In general, in 2012, across the whole spectrum, 74 percent of men’s basketball players and 70 percent of football players graduated in six or fewer years. Is this the picture of a callous culture that chews these young men up and spits them out? At some schools, undeniably. But in many cases, the strong majority of these young men, and the young women who are scholarship athletes as well, do what they went to college to do. Get an education. For free. Some slavery.

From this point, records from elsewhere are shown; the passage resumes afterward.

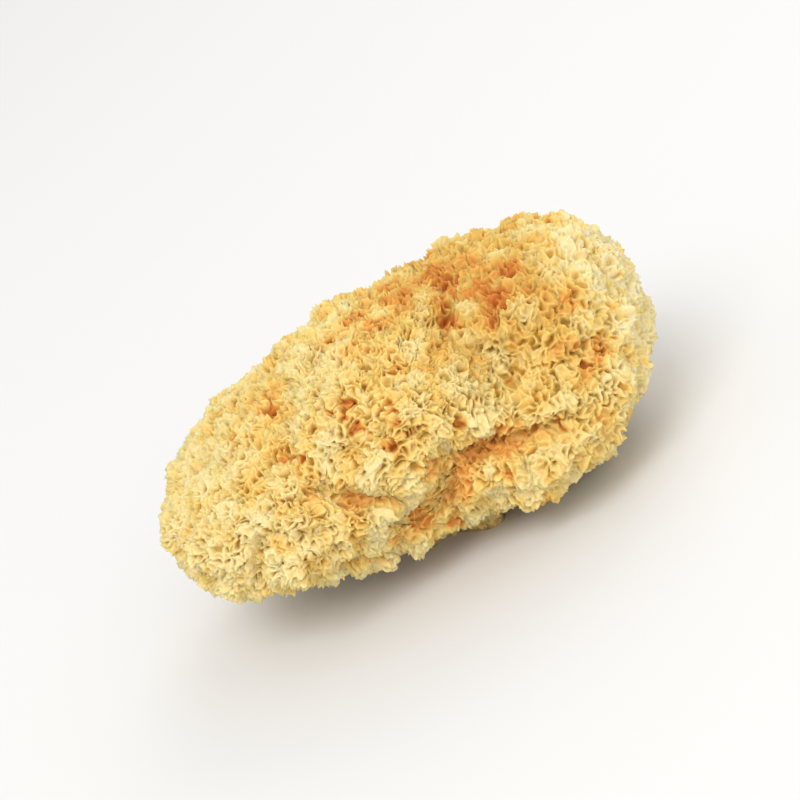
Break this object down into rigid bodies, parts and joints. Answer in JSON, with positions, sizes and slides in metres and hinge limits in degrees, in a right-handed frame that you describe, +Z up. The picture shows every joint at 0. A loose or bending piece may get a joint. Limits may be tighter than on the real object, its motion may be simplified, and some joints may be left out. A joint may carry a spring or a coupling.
{
  "type": "dried snow fungus head",
  "caption": "Dried, lobed bun of tightly packed curled fronds with a deep fold on one side, trimmed flat underneath so that it rests on the cut.",
  "frame": {"origin": "on the trimmed flat base, below the middle of the head", "axes": "+X along the head's length, -Y out of the side with the main fold, +Z up"},
  "size_m": [0.124, 0.094, 0.058],
  "materials": {
    "dried_frond": "dull dried tissue, cream at the frond edges and amber in the pits"
  },
  "bodies": {
    "root": {"fungus_head": "dried_frond"}
  },
  "joints": []
}
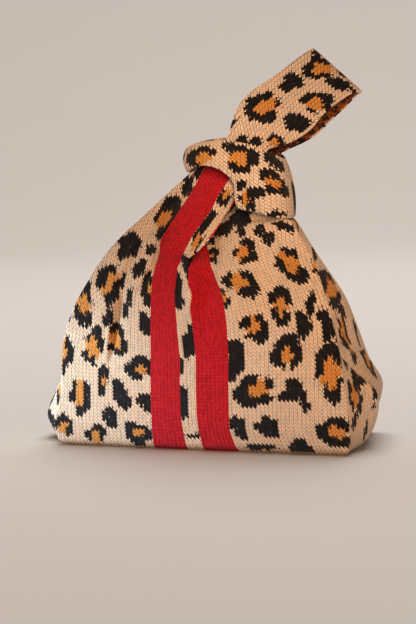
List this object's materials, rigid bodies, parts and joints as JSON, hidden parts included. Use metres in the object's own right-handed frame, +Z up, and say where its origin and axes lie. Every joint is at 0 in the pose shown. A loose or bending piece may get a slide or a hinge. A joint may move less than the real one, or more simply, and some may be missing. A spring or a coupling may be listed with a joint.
{
  "type": "knitted knot bag",
  "caption": "Soft knitted knot bag standing on a flat bottom, its long handle loop drawn through the short one so that the mouth is gathered.",
  "frame": {"origin": "middle of the flat bottom, on the surface that the bag stands on", "axes": "+Z up, the striped front looks along -Y, +X towards the side that the long handle leans to"},
  "size_m": [0.3144, 0.1257, 0.3475],
  "materials": {
    "knit": "matte double knit with dark spots on a cream ground and two red stripes"
  },
  "bodies": {
    "root": {"body": "knit", "short_handle": "knit", "long_handle": "knit"}
  },
  "joints": []
}
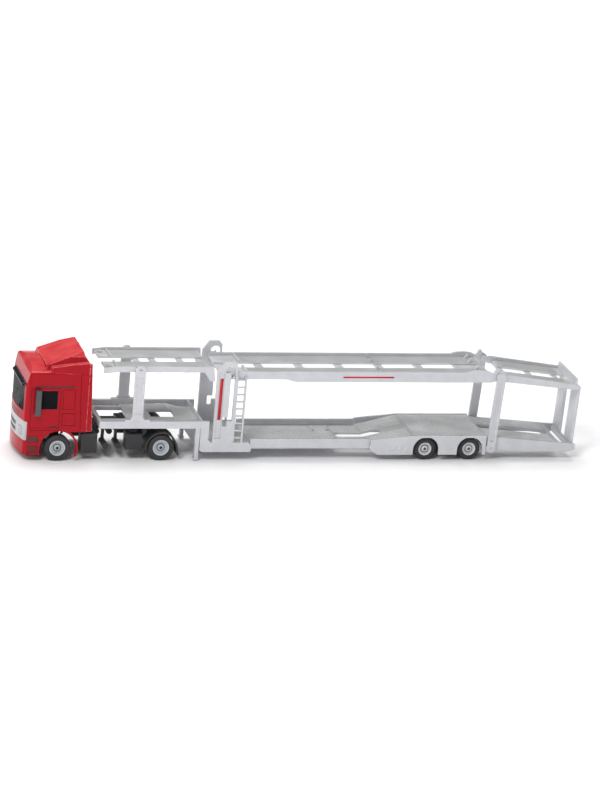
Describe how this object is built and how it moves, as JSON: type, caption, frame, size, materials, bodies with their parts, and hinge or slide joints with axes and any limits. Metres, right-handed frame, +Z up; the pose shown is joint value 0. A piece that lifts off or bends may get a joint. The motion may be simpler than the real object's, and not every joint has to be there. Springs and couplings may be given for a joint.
{
  "type": "toy car transporter truck",
  "caption": "Toy articulated lorry: red cab, black chassis and a silver two-deck car carrier with tilting upper decks and rear ramps.",
  "frame": {"origin": "centre of the vehicle's plan box, on the floor under the wheels", "axes": "-X to the front bumper, +X to the tail, +Y to the vehicle's right-hand side, +Z up"},
  "size_m": [0.4158, 0.059, 0.079],
  "materials": {
    "red_paint": "glossy bright red enamel",
    "dark_glass": "glossy near-black window moulding",
    "grey_plastic": "light grey moulded plastic",
    "clear_lamp": "clear lamp moulding over bright backing",
    "black_plastic": "satin black moulded plastic",
    "interior_plastic": "dark grey moulded plastic",
    "steel_pin": "bright steel wire",
    "rim_plastic": "silver moulded plastic",
    "tyre": "dull black rubber",
    "silver_plastic": "satin silver-grey painted moulding"
  },
  "bodies": {
    "tractor": {"cab_shell": "red_paint", "side_fairings": "red_paint", "roof_deflector": "red_paint", "cab_glazing": "dark_glass", "bumper_band": "grey_plastic", "grille": "black_plastic", "headlights": "clear_lamp", "mirrors": "grey_plastic", "cab_trim": "black_plastic", "cab_steps": "red_paint", "cab_interior": "interior_plastic", "tractor_frame": "black_plastic", "side_tanks": "black_plastic", "air_tanks": "black_plastic", "battery_boxes": "black_plastic", "drive_fenders": "black_plastic", "fifth_wheel": "black_plastic"},
    "front_axle": {"front_axle_shaft": "steel_pin", "front_rims": "rim_plastic", "front_tyres": "tyre"},
    "drive_axle": {"drive_axle_shaft": "steel_pin", "drive_rims": "rim_plastic", "drive_tyres": "tyre"},
    "trailer": {"front_platform": "silver_plastic", "kingpin": "steel_pin", "gooseneck": "silver_plastic", "landing_legs": "silver_plastic", "towers": "silver_plastic", "ladders": "silver_plastic", "plinth": "silver_plastic", "low_frame": "silver_plastic", "low_floor": "silver_plastic", "bogie_deck": "silver_plastic", "bogie_beam": "silver_plastic", "side_skirts": "silver_plastic", "front_posts": "silver_plastic", "lower_rear_tracks": "silver_plastic", "rear_frame": "silver_plastic", "wheel_stops": "silver_plastic"},
    "bogie_front_axle": {"bogie_front_shaft": "steel_pin", "bogie_front_rims": "rim_plastic", "bogie_front_tyres": "tyre"},
    "bogie_rear_axle": {"bogie_rear_shaft": "steel_pin", "bogie_rear_rims": "rim_plastic", "bogie_rear_tyres": "tyre"},
    "front_deck": {"front_upper_deck": "silver_plastic"},
    "posts": {"rear_posts": "silver_plastic"},
    "main_deck": {"main_upper_deck": "silver_plastic", "deck_pins": "steel_pin"},
    "rear_deck": {"rear_upper_deck": "silver_plastic", "end_flap": "silver_plastic"},
    "ramps": {"loading_ramps": "silver_plastic", "ramp_pin": "steel_pin"}
  },
  "joints": [
    {"name": "front_axle_spin", "type": "hinge", "parent": "tractor", "child": "front_axle", "pos_m": [-0.1794, 0, 0.0096], "axis": [0, 1, 0], "continuous": true},
    {"name": "drive_axle_spin", "type": "hinge", "parent": "tractor", "child": "drive_axle", "pos_m": [-0.1042, 0, 0.0096], "axis": [0, 1, 0], "continuous": true},
    {"name": "trailer_yaw", "type": "hinge", "parent": "tractor", "child": "trailer", "pos_m": [-0.1164, 0, 0.0246], "axis": [0, 0, 1], "range_deg": [-60, 60]},
    {"name": "bogie_front_spin", "type": "hinge", "parent": "trailer", "child": "bogie_front_axle", "pos_m": [0.0925, 0, 0.00825], "axis": [0, 1, 0], "continuous": true},
    {"name": "bogie_rear_spin", "type": "hinge", "parent": "trailer", "child": "bogie_rear_axle", "pos_m": [0.126, 0, 0.00825], "axis": [0, 1, 0], "continuous": true},
    {"name": "front_deck_tilt", "type": "hinge", "parent": "trailer", "child": "front_deck", "pos_m": [-0.1232, 0, 0.0674], "axis": [0, -1, 0], "range_deg": [-10, 8]},
    {"name": "rear_posts_swing", "type": "hinge", "parent": "trailer", "child": "posts", "pos_m": [0.1419, 0, 0.0095], "axis": [0, -1, 0], "range_deg": [0, 2.58]},
    {"name": "main_deck_tilt", "type": "hinge", "parent": "posts", "child": "main_deck", "pos_m": [0.1449, 0, 0.063], "axis": [0, -1, 0], "range_deg": [0, 6.33]},
    {"name": "rear_deck_tilt", "type": "hinge", "parent": "posts", "child": "rear_deck", "pos_m": [0.1449, 0, 0.063], "axis": [0, 1, 0], "range_deg": [0, 34]},
    {"name": "ramps_tilt", "type": "hinge", "parent": "trailer", "child": "ramps", "pos_m": [0.2049, 0, 0.0092], "axis": [0, 1, 0], "range_deg": [0, 97]}
  ],
  "couplings": [
    {"joint": "main_deck_tilt", "follows": "rear_posts_swing", "ratio": 2.4501}
  ]
}
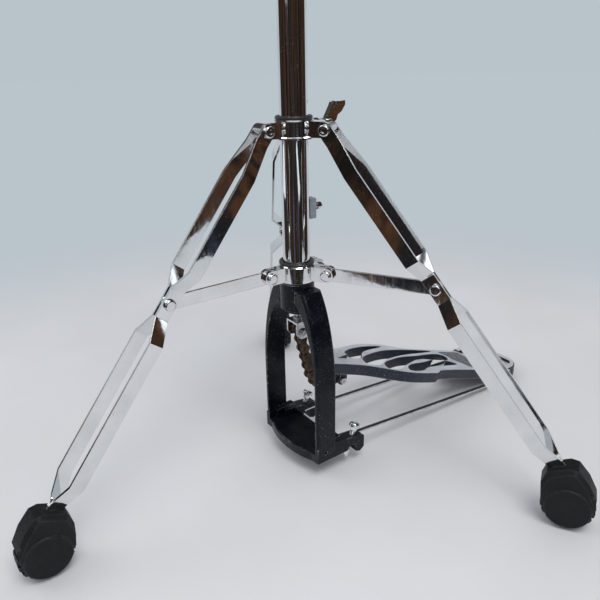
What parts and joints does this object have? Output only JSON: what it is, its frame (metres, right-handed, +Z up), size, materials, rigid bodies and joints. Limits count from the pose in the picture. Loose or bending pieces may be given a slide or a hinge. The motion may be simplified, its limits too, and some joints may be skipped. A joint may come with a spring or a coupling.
{
  "type": "hi-hat stand",
  "caption": "Double-braced three-legged hi-hat stand with a chain-drive foot pedal, sprung pull rod, telescoping tube, cymbal seat and clutch.",
  "frame": {"origin": "on the floor, at the centre of the stand's footprint; the upright tube stands 25 mm behind it, towards +Y", "axes": "+Z up along the tube and the pull rod; the player sits on the -Y side, where the pedal points; +X is the player's right"},
  "size_m": [0.5658, 0.6919, 0.985],
  "materials": {
    "chrome": "polished chrome plate",
    "frame_paint": "semi-gloss black paint on cast metal, chipped at the edges",
    "board_paint": "grey painted casting, worn top, dark sides",
    "black_nylon": "moulded black nylon",
    "grey_plastic": "moulded grey plastic",
    "foot_rubber": "matte black rubber",
    "chain_steel": "surface-rusted steel",
    "zinc_steel": "zinc-plated steel",
    "felt": "pressed wool felt"
  },
  "bodies": {
    "base": {"pedal_frame": "frame_paint", "main_tube": "chrome", "radius_rod_left": "zinc_steel", "radius_rod_right": "zinc_steel", "heel_plate": "board_paint", "heel_pads": "foot_rubber", "hinge_pin": "zinc_steel", "height_clamp": "chrome", "clamp_bush": "black_nylon"},
    "spur_left": {"spur_bolt_left": "chrome"},
    "spur_right": {"spur_bolt_right": "chrome"},
    "tension_slider": {"tension_block": "grey_plastic", "spring_seat": "black_nylon", "spring": "zinc_steel"},
    "tension_knob": {"tension_screw": "chrome"},
    "pull_rod": {"lower_pull_rod": "zinc_steel", "rod_coupler": "zinc_steel", "upper_pull_rod": "chrome", "stirrup": "zinc_steel", "stirrup_nuts": "zinc_steel", "stirrup_screw": "zinc_steel"},
    "chain": {"chain_front_plates": "chain_steel", "chain_front_rollers": "chain_steel", "chain_front_pins": "chain_steel"},
    "pedal": {"footboard": "board_paint", "chain_rear_plates": "chain_steel", "chain_rear_rollers": "chain_steel", "chain_rear_pins": "chain_steel", "chain_anchor_bolt": "zinc_steel"},
    "tripod": {"lower_collar": "chrome", "lower_collar_bush": "black_nylon", "lower_collar_bolt": "chrome", "brace_rivets": "chrome"},
    "crown": {"upper_collar": "chrome", "upper_collar_bush": "black_nylon", "leg_top_rivets": "chrome"},
    "tripod_wing": {"tripod_wing_screw": "chrome"},
    "mast": {"upper_tube": "chrome", "seat_holder": "chrome", "seat_pivot_screw": "chrome"},
    "clamp_wing": {"clamp_wing_screw": "chrome"},
    "seat": {"seat_cup": "chrome", "seat_felt": "felt"},
    "tilter": {"tilter_screw": "chrome"},
    "clutch": {"clutch_body": "chrome", "clutch_nuts": "chrome", "clutch_felts": "felt"},
    "clutch_wing": {"clutch_wing_screw": "chrome"},
    "leg_1": {"leg_1_straps": "chrome", "leg_1_foot": "foot_rubber", "leg_1_knee_rivet": "chrome"},
    "brace_1": {"leg_1_brace": "chrome"},
    "leg_2": {"leg_2_straps": "chrome", "leg_2_foot": "foot_rubber", "leg_2_knee_rivet": "chrome"},
    "brace_2": {"leg_2_brace": "chrome"},
    "leg_3": {"leg_3_straps": "chrome", "leg_3_foot": "foot_rubber", "leg_3_knee_rivet": "chrome"},
    "brace_3": {"leg_3_brace": "chrome"}
  },
  "joints": [
    {"name": "pedal_press", "type": "hinge", "parent": "base", "child": "pedal", "pos_m": [0, -0.305, 0.013], "axis": [-1, 0, 0], "range_deg": [0, 7.4], "stiffness_Nm_per_rad": 56, "springref_deg": -9.17},
    {"name": "rod_pull", "type": "slide", "parent": "base", "child": "pull_rod", "axis": [0, 0, -1], "range_m": [0, 0.03955], "deforming": ["spring"]},
    {"name": "chain_swing", "type": "hinge", "parent": "pull_rod", "child": "chain", "pos_m": [0, 0.025, 0.166], "axis": [1, 0, 0], "range_deg": [0, 8.43]},
    {"name": "tripod_swivel", "type": "hinge", "parent": "base", "child": "tripod", "pos_m": [0, 0.025, 0.23508], "axis": [0, 0, 1], "range_deg": [-20, 20]},
    {"name": "tripod_fold", "type": "slide", "parent": "tripod", "child": "crown", "axis": [0, 0, 1], "range_m": [0, 0.145]},
    {"name": "leg_1_fold", "type": "hinge", "parent": "crown", "child": "leg_1", "pos_m": [0, 0.0603, 0.3813], "axis": [-1, 0, 0], "range_deg": [0, 28.31]},
    {"name": "brace_1_fold", "type": "hinge", "parent": "tripod", "child": "brace_1", "pos_m": [0, 0.0603, 0.23508], "axis": [1, 0, 0], "range_deg": [0, 74.51]},
    {"name": "leg_2_fold", "type": "hinge", "parent": "crown", "child": "leg_2", "pos_m": [-0.03057, 0.00735, 0.3813], "axis": [0.5, -0.866, 0], "range_deg": [0, 28.31]},
    {"name": "brace_2_fold", "type": "hinge", "parent": "tripod", "child": "brace_2", "pos_m": [-0.03057, 0.00735, 0.23508], "axis": [-0.5, 0.866, 0], "range_deg": [0, 74.51]},
    {"name": "leg_3_fold", "type": "hinge", "parent": "crown", "child": "leg_3", "pos_m": [0.03057, 0.00735, 0.3813], "axis": [0.5, 0.866, 0], "range_deg": [0, 28.31]},
    {"name": "brace_3_fold", "type": "hinge", "parent": "tripod", "child": "brace_3", "pos_m": [0.03057, 0.00735, 0.23508], "axis": [-0.5, -0.866, 0], "range_deg": [0, 74.51]},
    {"name": "tripod_wing_turn", "type": "hinge", "parent": "crown", "child": "tripod_wing", "pos_m": [0, -0.005, 0.3813], "axis": [0, -1, 0], "continuous": true},
    {"name": "height_slide", "type": "slide", "parent": "base", "child": "mast", "axis": [0, 0, 1], "range_m": [-0.12, 0.02]},
    {"name": "clamp_wing_turn", "type": "hinge", "parent": "base", "child": "clamp_wing", "pos_m": [0, -0.001, 0.598], "axis": [1, 0, 0], "continuous": true},
    {"name": "seat_tilt", "type": "hinge", "parent": "mast", "child": "seat", "pos_m": [0, 0.045, 0.807], "axis": [-1, 0, 0], "range_deg": [0, 5]},
    {"name": "tilter_turn", "type": "hinge", "parent": "mast", "child": "tilter", "pos_m": [0, 0.0065, 0.793], "axis": [0, 0, 1], "continuous": true},
    {"name": "clutch_slide", "type": "slide", "parent": "pull_rod", "child": "clutch", "axis": [0, 0, 1], "range_m": [-0.04, 0.02]},
    {"name": "clutch_wing_turn", "type": "hinge", "parent": "clutch", "child": "clutch_wing", "pos_m": [0, 0.01, 0.943], "axis": [0, -1, 0], "continuous": true},
    {"name": "tension_slide", "type": "slide", "parent": "base", "child": "tension_slider", "axis": [0, 0, 1], "range_m": [-0.025, 0.025], "deforming": ["spring"]},
    {"name": "tension_knob_turn", "type": "hinge", "parent": "tension_slider", "child": "tension_knob", "pos_m": [0, -0.005, 0.3005], "axis": [0, -1, 0], "continuous": true},
    {"name": "spur_left_turn", "type": "hinge", "parent": "base", "child": "spur_left", "pos_m": [-0.0453, -0.01817, 0.04105], "axis": [0, -0.342, 0.9397], "continuous": true},
    {"name": "spur_right_turn", "type": "hinge", "parent": "base", "child": "spur_right", "pos_m": [0.0453, -0.01817, 0.04105], "axis": [0, -0.342, 0.9397], "continuous": true}
  ],
  "couplings": [
    {"joint": "rod_pull", "follows": "pedal_press", "m_per_rad": 0.30618},
    {"joint": "chain_swing", "follows": "pedal_press", "ratio": 1.1379},
    {"joint": "leg_1_fold", "follows": "tripod_fold", "rad_per_m": 3.4059},
    {"joint": "brace_1_fold", "follows": "tripod_fold", "rad_per_m": 8.9677},
    {"joint": "leg_2_fold", "follows": "tripod_fold", "rad_per_m": 3.4059},
    {"joint": "brace_2_fold", "follows": "tripod_fold", "rad_per_m": 8.9677},
    {"joint": "leg_3_fold", "follows": "tripod_fold", "rad_per_m": 3.4059},
    {"joint": "brace_3_fold", "follows": "tripod_fold", "rad_per_m": 8.9677}
  ]
}
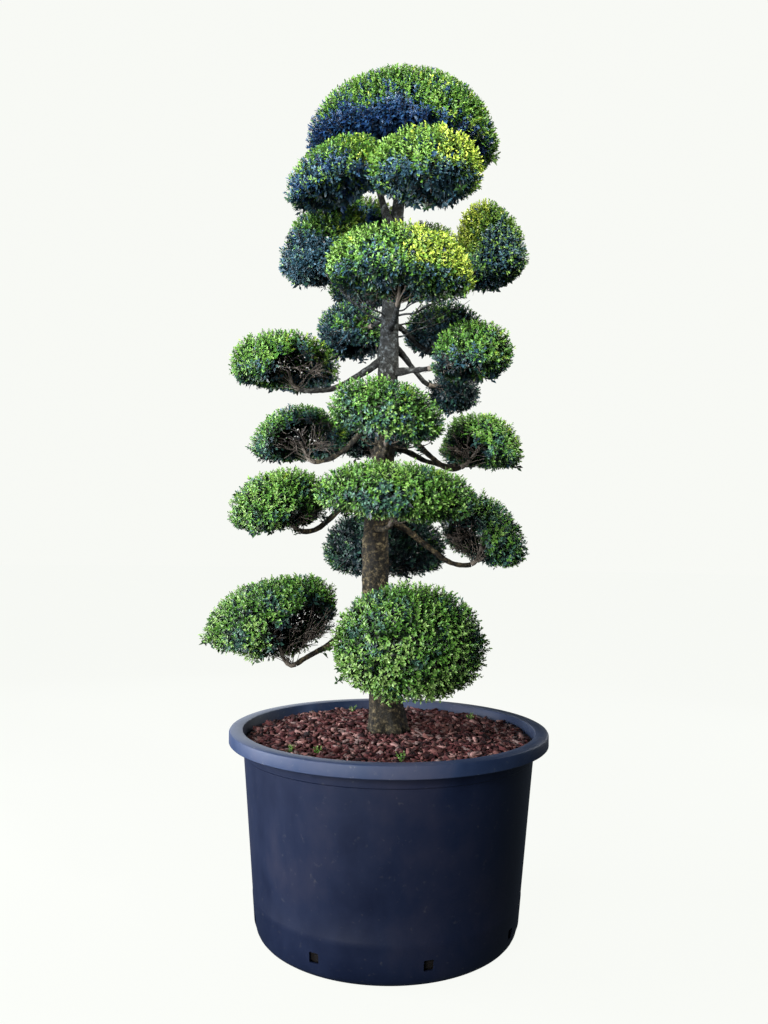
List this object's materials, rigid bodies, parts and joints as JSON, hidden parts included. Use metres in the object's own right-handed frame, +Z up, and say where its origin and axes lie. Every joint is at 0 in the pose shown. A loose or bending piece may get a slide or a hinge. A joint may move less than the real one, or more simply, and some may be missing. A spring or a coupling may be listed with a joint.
{
  "type": "potted cloud pruned topiary",
  "caption": "Cloud pruned small-leaved evergreen: a leaning trunk, curved boughs and clipped pads of foliage in tiers under a broad domed cap, in a round nursery pot.",
  "frame": {"origin": "centre of the pot's flat underside, on the floor it stands on", "axes": "+Z up along the plant; +X to the right and +Y away, seen from the front, the side with the large front pads"},
  "size_m": [0.9706, 0.9579, 2.4477],
  "materials": {
    "pot": "moulded, lightly scuffed",
    "soil": "rough bark chips",
    "bark": "rough, matt",
    "foliage": "leafy, matt"
  },
  "bodies": {
    "root": {"pot": "pot", "soil": "soil", "trunk": "bark", "bough_1_left": "bark", "bough_1_front": "bark", "bough_1_back": "bark", "bough_2_front": "bark", "bough_2_left": "bark", "bough_2_back": "bark", "bough_2_right": "bark", "bough_3_front": "bark", "bough_3_left": "bark", "bough_3_right": "bark", "bough_3_back": "bark", "bough_3_back_right": "bark", "bough_4_left": "bark", "bough_4_right": "bark", "bough_4_low": "bark", "bough_4_back_left": "bark", "bough_4_back_right": "bark", "bough_5_front": "bark", "bough_5_left": "bark", "bough_5_back_left": "bark", "bough_5_right": "bark", "bough_5_back": "bark", "bough_6_left": "bark", "bough_6_front": "bark", "bough_6_back": "bark", "pad_1_left": "foliage", "pad_1_front": "foliage", "pad_1_back": "foliage", "pad_2_front": "foliage", "pad_2_left": "foliage", "pad_2_back": "foliage", "pad_2_right": "foliage", "pad_3_front": "foliage", "pad_3_left": "foliage", "pad_3_right": "foliage", "pad_3_back": "foliage", "pad_3_back_right": "foliage", "pad_4_left": "foliage", "pad_4_right": "foliage", "pad_4_low": "foliage", "pad_4_back_left": "foliage", "pad_4_back_right": "foliage", "pad_5_front": "foliage", "pad_5_left": "foliage", "pad_5_back_left": "foliage", "pad_5_right": "foliage", "pad_5_back": "foliage", "pad_6_left": "foliage", "pad_6_front": "foliage", "pad_6_back": "foliage", "pad_7_cap": "foliage"}
  },
  "joints": []
}
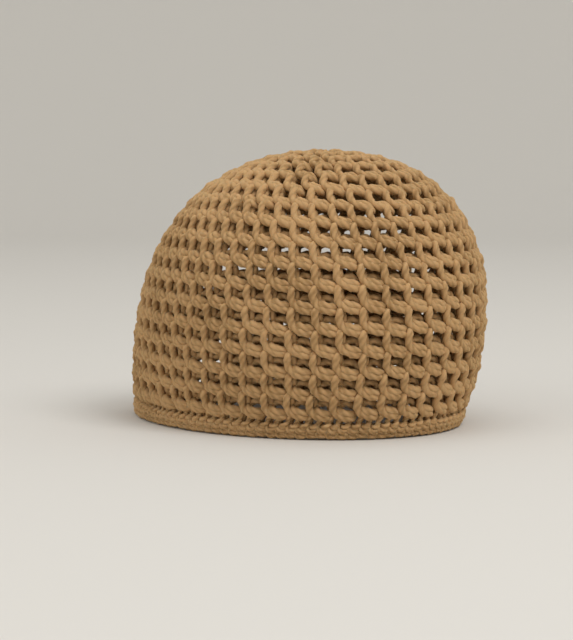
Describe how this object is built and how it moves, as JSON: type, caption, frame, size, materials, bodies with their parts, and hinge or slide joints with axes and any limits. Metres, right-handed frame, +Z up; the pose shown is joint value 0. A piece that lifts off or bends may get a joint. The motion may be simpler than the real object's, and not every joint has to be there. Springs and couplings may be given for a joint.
{
  "type": "crocheted mesh hat",
  "caption": "Close-fitting rounded crochet cap with an open net crown on a dense ridged rim band, hollow for a head and flat at the rim.",
  "frame": {"origin": "on the surface that the rim rests on, under the middle of the hat's whole length and width", "axes": "+Z up from the rim to the crown, -Y towards the front of the hat, -X towards the wearer's right"},
  "size_m": [0.1744, 0.2162, 0.143],
  "materials": {
    "net_yarn": "camel-brown plied wool-blend yarn, crocheted as an open net, soft and matt",
    "band_yarn": "the same camel-brown yarn worked densely in ridged rounds, soft and matt"
  },
  "bodies": {
    "root": {"crown": "net_yarn", "rim_band": "band_yarn"}
  },
  "joints": []
}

A lot of my fellow liberals don’t understand all this because frankly they mostly went to hoity-toity colleges and don’t understand anything about the culture of land-grant state schools. I went to one, so I do. Land-grant schools take all comers. Louisiana State University exists first and foremost to educate Louisianans at a reasonable price. That means a lot of kids are going to come to Baton Rouge and try college for a while, not like it, and leave. Athletes in Baton Rouge, however, have an extra motivation, in the form of the free ride, to stick it out. And a lot of them do. The LSU football players’ graduation rate is 77 percent, 18 points higher than the general student body.

Now there’s a lot that’s gross about college sports. But if you want to start paying star athletes star wages, you’re only going to make the gross things grosser. Pretty soon there’ll be recruiting bidding wars. Soon enough after that, trades—can you imagine a sophomore Alabama star being traded to USC? Soon enough after that, there’ll be free agency. College sports will then soon cease to exist.

That is the goal of many of these people. It’s a totally wrongheaded and deeply elitist goal, predicated on the peddling of false information and a total lack of understanding of what state universities do for young people, and a complete absence of feeling for the emotional ties among alumni at these schools that athletics builds.

So yay, March Madness. I’m only bummed that I filled out my bracket before I looked at these rates. I’m talkin’ to you, Boeheim.